馬鹿にして衰退する日本
新自由主義との決別なるか
前号でも記事にしたが、我が国の実態は衰退と停滞であったこと。小泉政権時代の自民党はメディア戦略もあってか、それを継承する形で第二次安倍政権下では、「保守」と呼ばれる政治家や評論家がもてはやされてきた。もてはやす支持層自体が保守とは何かを知らないため、騙されてスピーカー役をさせられてきた格好だ。

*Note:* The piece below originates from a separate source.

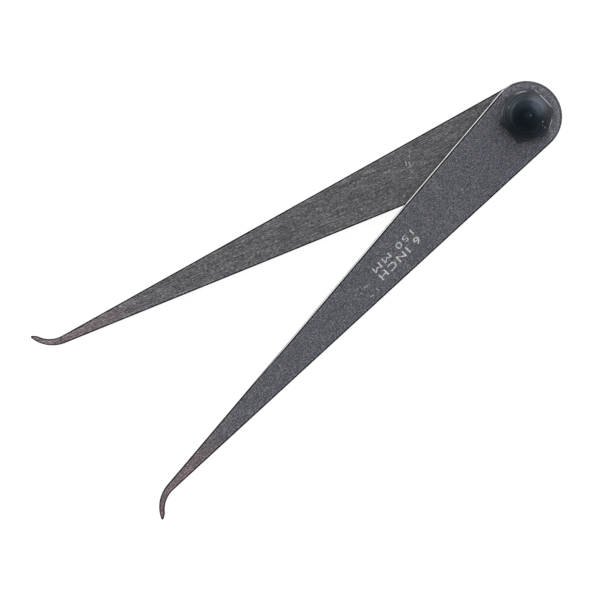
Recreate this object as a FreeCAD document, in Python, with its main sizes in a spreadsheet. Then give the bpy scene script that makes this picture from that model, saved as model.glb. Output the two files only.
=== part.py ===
import FreeCAD, Part
import math
import os
import Sketcher

# Firm joint inside caliper, 6 inch nominal size, in millimetres.
# Two flat tapered legs with out-turned feet turn about one stud. A domed nut squeezes them together,
# so that friction holds the opening where the hand leaves it.
# Frame: the origin is on the stud's axis, at the flat land under the bolt's head. +Z runs up through
# the stack to the nut. +X halves the angle between the legs, from the joint towards the feet.

SIZES = [
    ("opening_angle", 24.0, "angle between the legs as they lie, degrees"),
    ("leg_length", 152.4, "stud axis to the end of the foot"),
    ("leg_thickness", 2.0, "sheet of the leg blank"),
    ("leg_head_radius", 10.05, "round head of a leg"),
    ("ankle_width", 2.2, "leg where the foot begins"),
    ("ankle_drop", 3.33, "outer edge inwards of the leg's axis, where the foot begins"),
    ("foot_reach", 8.2, "where the foot begins to its end, along the leg"),
    ("heel_radius", 9.5, "convex side of the foot"),
    ("hollow_radius", 7.5, "concave side of the foot"),
    ("nose_radius", 0.35, "rounded contact end of the foot"),
    ("nose_drop", 0.25, "nose centre inwards of the leg's axis"),
    ("foot_slant", 28.0, "slanted end of the foot against the leg's axis, degrees"),
    ("slant_length", 1.4, "slanted end of the foot, from the nose to the concave side"),
    ("edge_break", 0.25, "broken edge round both faces of a leg"),
    ("facet_width", 0.40, "polished facet along the inner edge, across the face"),
    ("facet_depth", 0.26, "polished facet along the inner edge, down the side"),
    ("stud_diameter", 7.9, "5/16 inch stud"),
    ("stud_flats", 6.4, "across the two flats that key the stud"),
    ("stud_lead", 0.5, "chamfer on the end of the stud"),
    ("thread_length", 4.2, "stud inside the nut"),
    ("running_clearance", 0.05, "radial, stud in the turning leg and the washer"),
    ("key_clearance", 0.05, "per side, keyed hole round the stud"),
    ("thread_clearance", 0.05, "radial, stud in the nut"),
    ("bolt_head_diameter", 15.0, "low round head on the back"),
    ("bolt_head_height", 2.2, "land to shoulder"),
    ("bolt_rim_height", 1.1, "straight rim under the shoulder"),
    ("bolt_land_diameter", 9.0, "flat land that the caliper rests on"),
    ("bolt_crown_radius", 9.0, "arc from the land to the rim"),
    ("leg_washer_diameter", 16.5, "fibre friction washer between the legs"),
    ("leg_washer_thickness", 0.5, "fibre friction washer between the legs"),
    ("nut_washer_diameter", 14.3, "keyed washer under the nut"),
    ("nut_washer_thickness", 0.5, "keyed washer under the nut"),
    ("nut_washer_edge", 0.12, "broken upper edge of the keyed washer"),
    ("nut_across_flats", 13.335, "hexagon, 0.525 inch"),
    ("nut_corner_angle", 38.1, "one corner of the hexagon from +X, degrees"),
    ("nut_height", 6.6, "seat to the top of the crown"),
    ("shoulder_foot_height", 1.58, "seat to the turned shoulder's arc, 1 mm outside the corners"),
    ("nut_seat_diameter", 12.9, "bearing circle under the nut"),
    ("nut_seat_rise", 0.4, "height of the bevel under the corners"),
    ("crown_diameter", 8.5, "gently domed top inside the shoulder"),
    ("crown_rise", 0.45, "dome of the crown"),
    ("shoulder_radius", 9.2, "turned shoulder between the crown and the corners"),
    ("nut_end_gap", 0.6, "stud's end to the bottom of the blind hole"),
]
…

歴史から見ると伝統的保守とは、いわゆる「社会主義的」な要素があり、その時期の方が長かった。イギリスの保守政権が社会主義的な政策をしたことがはじまりであるが、新自由主義的な政策はサッチャー以降のおよそ三十数年になる。したがって、社会主義だ!と批判する我が国の保守派は、愛国心を気取るのみであり、内実は極めて新自由主義的な振る舞いである。事実、対米従属の姿勢は、到底保守的とは言えない。
社会主義を彷彿させるものとして「一党独裁」があるだろう。圧政と不平等のイメージを持つ人は少なくない。その一方で行き過ぎた自由主義のため、我が国はどうなっているかは想像に難くないだろう。市場原理主義の思想が広まり、「儲からないものは無駄」だと斬り捨てるような言動をする声の大きい者が大手を振ってビジネスをしている。非正規雇用や移民(低賃金労働者)を是とする彼らを自由にしておけば、不幸な国民が増えることは論をまたない。
では、かつての我が国の護送船団方式を社会主義だと批判する向きはどうだろうか。政府が民間部門に投資する、いわゆる「大きな政府が社会主義といって切り捨てるのならば、不幸な国民や移民が増えることを容認するに等しい。一口に社会主義と言えど、国民の自由が守られながら発展していく護送船団方式がかつての日本の姿である。この姿勢は社会主義・自由主義の欠陥を克服してきたものと見ることが出来るのだ。つまり「ええ塩梅」にまとめて来たと評することが出来る。まだまだ改善の余地があったものの、バブル崩壊以降、新自由主義に取って代わられた次第。
行ったり来たり
歴史が示すところでは、社会主義と自由主義が行ったり来たりしていること。伝統的保守は社会主義的であった期間は長かったが、その後には自由主義が押し寄せる形だ。二十世紀後半では、ソ連の偏った社会主義は自由主義を脅かし、保守派が自由主義に寄っていったことからも理解できよう。ところが後の祭り。次は偏った新自由主義で各国に弊害をもたらしてしまった。我が国もこのあり様だ。
極端にナントカ主義に偏ることで弊害は付き物であると理解しなければ短絡的に社会主義が!等と浅薄な言動をしてしまうのだ。格差拡大で弱者が出ようと、自己責任で片付ける愚かしい者が出て来ることも、偏った思想故だ。加えて、いわゆる国の借金のデマで救済すべき人を救済しない大矛盾を起こしている。助けられるのに助けないのだ。むしろ、助けるよりも切り捨てよと言うのである。思考停止、あるいは考えることをやめた人間というのは、このように背負う物がなく楽で仕方がない。無責任で言いたい放題である。
経験だけで歴史を見ない、歴史の一部のみを切り取り復古を掲げる者が出る始末だ。人間の思考方法は大昔から変わっていないのだろう。そのため、石橋を叩いて渡るべく、保守的態度が望ましいのだ。偏ること勿(なか)れ。